Kerry Group To Cut 31 Irish Jobs Due To Brexit

By Publications Checkout
Kerry Group To Cut 31 Irish Jobs Due To Brexit

Kerry Group is set to cut back 31 jobs at its Carrickmacross factory in Co Monaghan, due to plummeting sterling exchange rates.

The redundancies had been announced back in January, after a review of the facility across last year, according to AgriLand. The review sought to optimise efficiency and ensure sustainability and viability at the plant as a result of negative currency effects resulting the referendum.

Due to the facility’s proximity to the Irish border and its output being primarily frozen meals exported to the UK. This makes it particularly vulnerable to Brexit fluctuations as a result.

Staff Reorganisation

Staff were told that the redundancies are spread across a number of areas and that some roles will be reorganised to avoid job duplications.

The Monaghan facility will employ 385 people after the job cuts come into effect.


No other company pants are under threat, according to Kerry Group. The company added that it was investigating further methods to improve efficiency apart from job numbers and that it was necessary to safeguard the facility as a whole.

The Tralee-based company set ambitious five-year plans to grow between 4-6% per year, with a focus on acquisition to hit these targets.

Strike Threat

Trade union SIPTU has called the decision by Kerry Group “unacceptable” and has called on the company to reconsider its plans.

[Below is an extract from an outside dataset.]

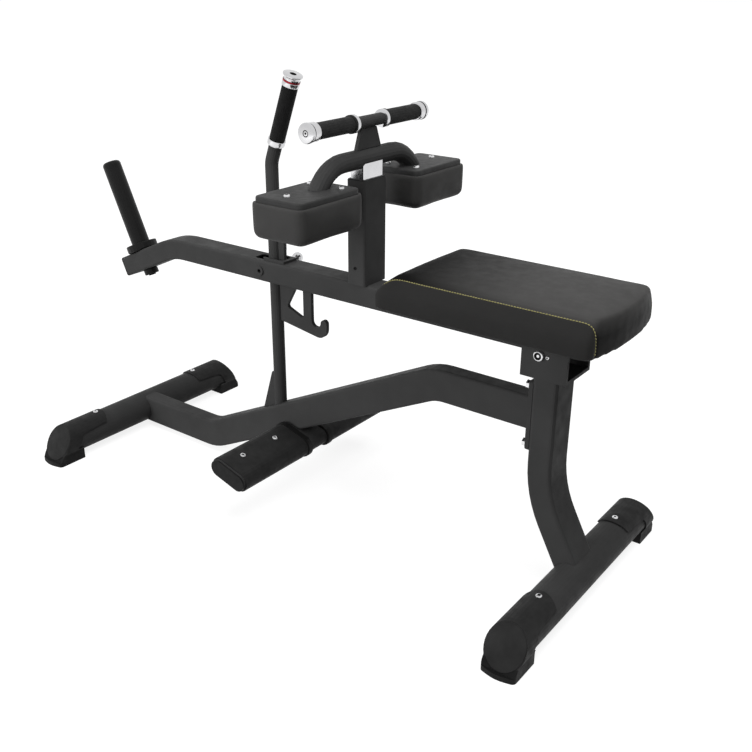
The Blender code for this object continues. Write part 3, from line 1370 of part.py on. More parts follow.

“Management announced it will unilaterally be implementing compulsory redundancies within the factory, with up to 31 workers forced to leave the company on Thursday March 1,” said Jim McVeigh, SIPTU organiser.

“This is unacceptable,” he continued. “When we got wind that management was attempting to effectively dismiss our members without proper consultation we immediately sought an urgent meeting with the company.”


“At that meeting, we made it clear that our members are vehemently opposed to any compulsory redundancies and stressed that a voluntary scheme was the only way to avoid a dispute,” he said.

“If jobs must be lost, then the only fair way forward is to put in place a decent voluntary scheme that would allow workers who wished to go, to leave, and those who want to stay, to remain,” the SIPTU representative said.

McVeigh said that SIPTU intends to ballot their members on the company proposals tomorrow, but will continue to meet with Kerry Foods management over the coming days in an attempt to resolve any potential dispute.